**GIVEN PROBLEM**
Retype everything from the line that contains "obj.matrix_parent_inverse = Matrix.Identity(4)" down to the line that contains "record = json.load(file)", inclusive, without altering or adding anything.

Scripts that build objects:
>> Start
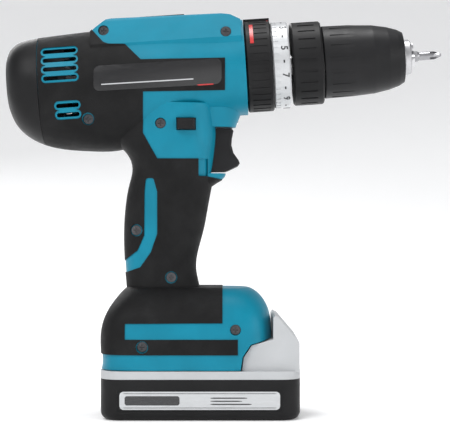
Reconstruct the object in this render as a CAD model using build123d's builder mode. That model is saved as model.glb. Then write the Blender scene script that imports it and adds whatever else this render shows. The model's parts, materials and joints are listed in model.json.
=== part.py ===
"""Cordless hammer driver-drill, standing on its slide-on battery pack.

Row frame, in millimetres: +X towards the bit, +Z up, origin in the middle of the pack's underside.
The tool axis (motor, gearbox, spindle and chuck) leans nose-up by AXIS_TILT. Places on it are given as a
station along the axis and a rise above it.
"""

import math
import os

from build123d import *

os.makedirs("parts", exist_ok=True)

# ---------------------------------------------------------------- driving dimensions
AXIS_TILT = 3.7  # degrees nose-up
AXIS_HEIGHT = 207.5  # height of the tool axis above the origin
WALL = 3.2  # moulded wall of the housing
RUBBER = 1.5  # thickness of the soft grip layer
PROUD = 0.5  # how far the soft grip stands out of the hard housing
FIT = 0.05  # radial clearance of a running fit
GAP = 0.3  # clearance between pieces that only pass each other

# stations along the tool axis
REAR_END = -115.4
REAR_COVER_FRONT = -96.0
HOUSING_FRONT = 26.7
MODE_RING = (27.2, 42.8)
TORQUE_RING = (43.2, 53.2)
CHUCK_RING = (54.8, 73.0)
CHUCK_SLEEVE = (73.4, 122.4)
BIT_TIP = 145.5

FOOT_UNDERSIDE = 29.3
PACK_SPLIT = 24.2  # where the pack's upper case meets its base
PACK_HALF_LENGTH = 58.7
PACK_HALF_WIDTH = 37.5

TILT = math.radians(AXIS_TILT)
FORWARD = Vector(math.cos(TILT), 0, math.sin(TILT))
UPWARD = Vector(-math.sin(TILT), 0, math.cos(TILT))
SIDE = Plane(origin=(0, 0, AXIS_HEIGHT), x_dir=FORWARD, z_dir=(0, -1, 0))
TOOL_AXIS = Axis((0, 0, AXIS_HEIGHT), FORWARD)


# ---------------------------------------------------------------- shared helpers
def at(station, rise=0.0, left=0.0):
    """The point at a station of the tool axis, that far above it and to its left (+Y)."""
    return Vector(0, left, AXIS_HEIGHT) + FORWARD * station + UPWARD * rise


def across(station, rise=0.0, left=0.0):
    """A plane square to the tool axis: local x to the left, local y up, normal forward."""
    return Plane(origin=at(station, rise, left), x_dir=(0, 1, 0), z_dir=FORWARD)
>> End
>> Start
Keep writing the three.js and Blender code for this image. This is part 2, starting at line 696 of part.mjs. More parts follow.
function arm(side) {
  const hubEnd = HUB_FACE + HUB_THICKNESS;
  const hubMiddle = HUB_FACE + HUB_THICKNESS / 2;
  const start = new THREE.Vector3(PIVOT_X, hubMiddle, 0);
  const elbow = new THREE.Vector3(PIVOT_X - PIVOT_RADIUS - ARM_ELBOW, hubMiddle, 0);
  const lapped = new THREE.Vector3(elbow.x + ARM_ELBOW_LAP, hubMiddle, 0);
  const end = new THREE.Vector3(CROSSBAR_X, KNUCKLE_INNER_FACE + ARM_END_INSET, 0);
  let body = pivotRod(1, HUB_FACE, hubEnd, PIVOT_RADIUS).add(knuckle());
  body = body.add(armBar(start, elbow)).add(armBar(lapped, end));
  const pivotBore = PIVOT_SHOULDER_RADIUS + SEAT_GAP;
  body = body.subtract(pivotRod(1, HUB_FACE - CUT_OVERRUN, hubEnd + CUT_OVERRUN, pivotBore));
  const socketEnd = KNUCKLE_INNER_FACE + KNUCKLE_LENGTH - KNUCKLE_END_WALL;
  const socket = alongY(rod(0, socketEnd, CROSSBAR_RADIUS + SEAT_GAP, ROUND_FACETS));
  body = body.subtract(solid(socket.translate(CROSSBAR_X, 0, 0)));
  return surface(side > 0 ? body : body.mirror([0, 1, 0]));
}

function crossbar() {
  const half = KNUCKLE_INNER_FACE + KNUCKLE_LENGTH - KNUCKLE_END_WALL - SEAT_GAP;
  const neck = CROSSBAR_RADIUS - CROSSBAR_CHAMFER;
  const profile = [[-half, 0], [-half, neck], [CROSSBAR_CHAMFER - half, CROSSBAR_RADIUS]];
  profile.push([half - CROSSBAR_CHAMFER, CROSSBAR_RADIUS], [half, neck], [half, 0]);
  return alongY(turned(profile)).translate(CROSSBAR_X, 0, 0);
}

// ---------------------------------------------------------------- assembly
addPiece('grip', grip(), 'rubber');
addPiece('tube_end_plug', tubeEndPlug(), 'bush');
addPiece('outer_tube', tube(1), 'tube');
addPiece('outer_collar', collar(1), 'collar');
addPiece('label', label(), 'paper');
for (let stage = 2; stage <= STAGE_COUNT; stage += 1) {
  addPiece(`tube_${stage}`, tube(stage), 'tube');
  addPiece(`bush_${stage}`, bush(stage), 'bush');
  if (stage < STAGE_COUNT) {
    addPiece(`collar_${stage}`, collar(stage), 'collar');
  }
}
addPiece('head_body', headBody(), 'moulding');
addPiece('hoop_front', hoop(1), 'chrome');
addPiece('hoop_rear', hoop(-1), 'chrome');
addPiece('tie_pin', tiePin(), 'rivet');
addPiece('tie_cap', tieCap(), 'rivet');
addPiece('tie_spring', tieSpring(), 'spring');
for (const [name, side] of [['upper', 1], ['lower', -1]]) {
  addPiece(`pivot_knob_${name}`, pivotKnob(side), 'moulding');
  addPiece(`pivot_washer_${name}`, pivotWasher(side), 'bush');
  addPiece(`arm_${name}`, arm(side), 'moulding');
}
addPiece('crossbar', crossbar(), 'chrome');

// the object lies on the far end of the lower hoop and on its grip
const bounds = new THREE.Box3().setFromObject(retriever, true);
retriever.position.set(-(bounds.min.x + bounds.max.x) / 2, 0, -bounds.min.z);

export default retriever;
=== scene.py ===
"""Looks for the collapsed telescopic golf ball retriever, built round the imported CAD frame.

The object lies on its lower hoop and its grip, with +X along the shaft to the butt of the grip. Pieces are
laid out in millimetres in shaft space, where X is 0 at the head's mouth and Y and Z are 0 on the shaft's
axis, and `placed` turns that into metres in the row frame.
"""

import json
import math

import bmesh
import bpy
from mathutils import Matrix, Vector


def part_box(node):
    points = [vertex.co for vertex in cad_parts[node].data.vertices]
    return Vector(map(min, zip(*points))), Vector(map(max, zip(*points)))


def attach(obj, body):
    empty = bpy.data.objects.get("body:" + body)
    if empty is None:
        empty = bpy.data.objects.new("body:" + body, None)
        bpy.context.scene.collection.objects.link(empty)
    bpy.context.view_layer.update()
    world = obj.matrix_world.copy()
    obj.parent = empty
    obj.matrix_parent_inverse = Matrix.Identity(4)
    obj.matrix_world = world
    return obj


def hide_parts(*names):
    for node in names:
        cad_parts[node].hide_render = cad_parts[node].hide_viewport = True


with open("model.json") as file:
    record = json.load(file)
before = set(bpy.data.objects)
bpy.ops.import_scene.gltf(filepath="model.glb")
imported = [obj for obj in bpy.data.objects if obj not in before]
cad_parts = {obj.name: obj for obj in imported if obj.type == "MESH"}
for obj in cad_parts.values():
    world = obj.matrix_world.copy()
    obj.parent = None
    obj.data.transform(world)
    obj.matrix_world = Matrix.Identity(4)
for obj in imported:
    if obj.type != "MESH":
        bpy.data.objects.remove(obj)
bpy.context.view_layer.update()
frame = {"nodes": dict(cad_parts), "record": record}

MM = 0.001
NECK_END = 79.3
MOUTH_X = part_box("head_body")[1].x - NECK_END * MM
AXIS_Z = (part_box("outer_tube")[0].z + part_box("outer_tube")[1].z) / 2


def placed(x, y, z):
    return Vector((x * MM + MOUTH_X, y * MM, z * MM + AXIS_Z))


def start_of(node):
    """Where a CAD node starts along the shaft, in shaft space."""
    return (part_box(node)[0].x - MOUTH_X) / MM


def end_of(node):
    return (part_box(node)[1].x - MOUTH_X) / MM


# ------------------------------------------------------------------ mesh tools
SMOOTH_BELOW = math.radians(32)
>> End
**FINAL RESULT**
    obj.matrix_parent_inverse = Matrix.Identity(4)
    obj.matrix_world = world
    return obj


def hide_parts(*names):
    for node in names:
        cad_parts[node].hide_render = cad_parts[node].hide_viewport = True


with open("model.json") as file:
    record = json.load(file)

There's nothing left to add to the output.